Getùlio Dornelles Vargas est arrivé au pouvoir au Brésil en 1930. Fin novembre 1935, les communistes se soulèvent à Rio. Leur rébellion est rapidement anéantie. Le Président n’est pas plus tendre avec l’extrême-droite : les activistes de l’Açao Integralista Brasileira (Action Intégraliste Brésilienne : AIB), vêtus de chemises vertes, essaient en mai 1938 de renverser le président, en prenant son palais d’assaut. Vargas n’admet pas cette rupture de la paix civile, considère que cette rébellion est un affront à sa personne et mate cruellement l’insurrection dirigée par Plinio Salgado, théoricien et animateur du « fascisme intégraliste ».

Le 10 novembre 1937, Vargas proclame, par décret, l’instauration de l’ Estado Novo (l’Etat nouveau), aux traits autoritaires et corporatistes : l’article 180 de la nouvelle constitution admet très nettement le « principe du chef ». Le modèle de Vargas est celui de la mère patrie portugaise, dirigée par Antonio de Oliveira Salazar. Il y a néanmoins une différence : Salazar tient son autorité de Dieu, sans fausse modestie. Vargas, lui, dit se contenter de tenir la sienne du peuple.  
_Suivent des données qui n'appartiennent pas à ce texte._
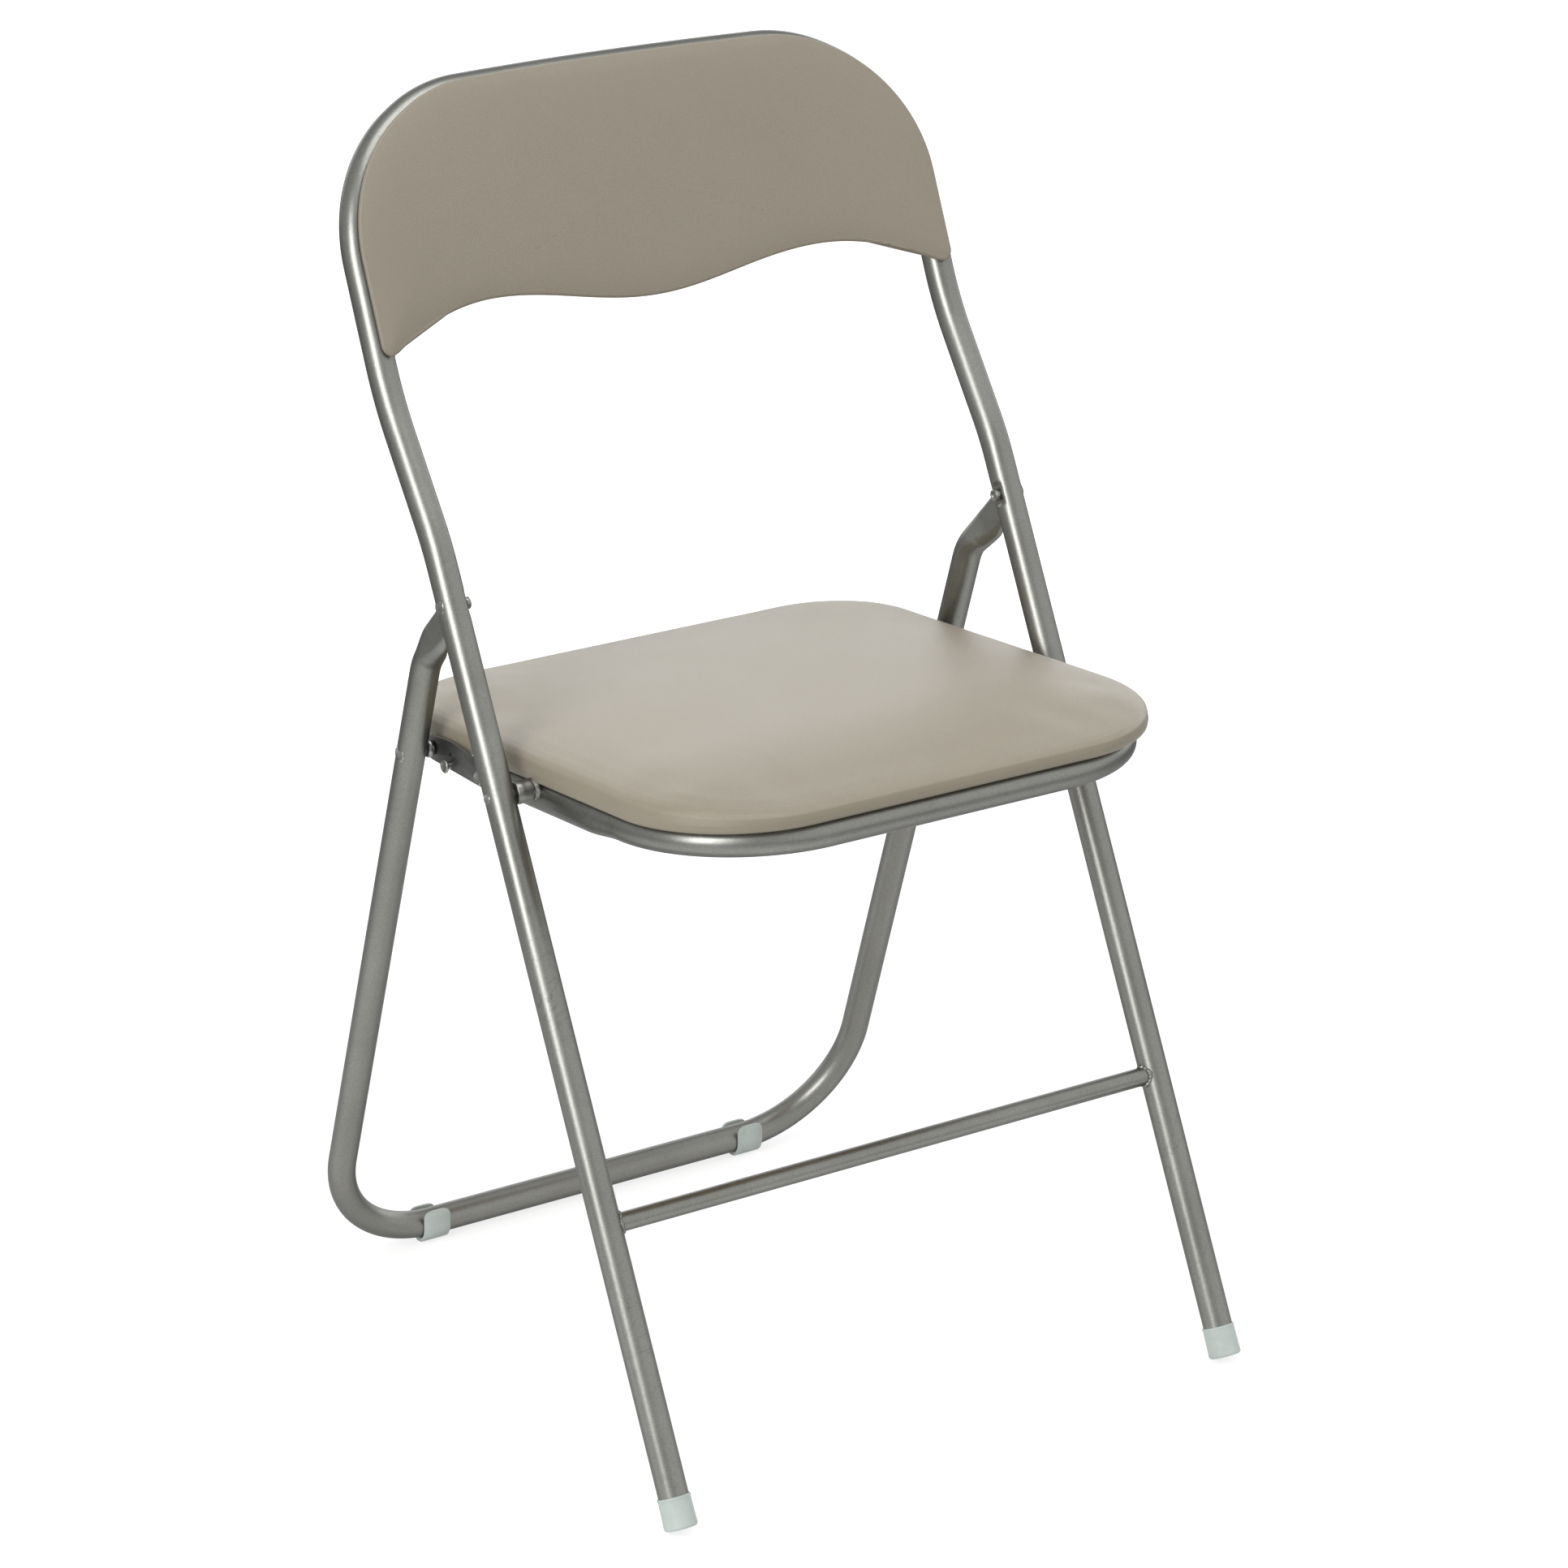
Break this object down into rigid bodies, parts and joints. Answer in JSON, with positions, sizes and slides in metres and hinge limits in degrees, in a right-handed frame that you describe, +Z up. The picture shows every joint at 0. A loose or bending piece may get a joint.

Vargas se pose comme un nationaliste brésilien. C’est pourquoi, dès avril 1938, il interdit les activités de la NSDAP allemande à l’étranger qui connaissait un indéniable succès au sein de la minorité allemande. L’Etat nouveau entend « brasilianiser » les immigrants. Tout enseignement en une langue autre que le portugais est interdit pour les enfants de moins de 14 ans. Les autorités reçoivent l’ordre d’éviter toute concentration d’immigrants de même nationalité. Ces mesures concernent également les minorités allemandes dans le sud du pays (EKL).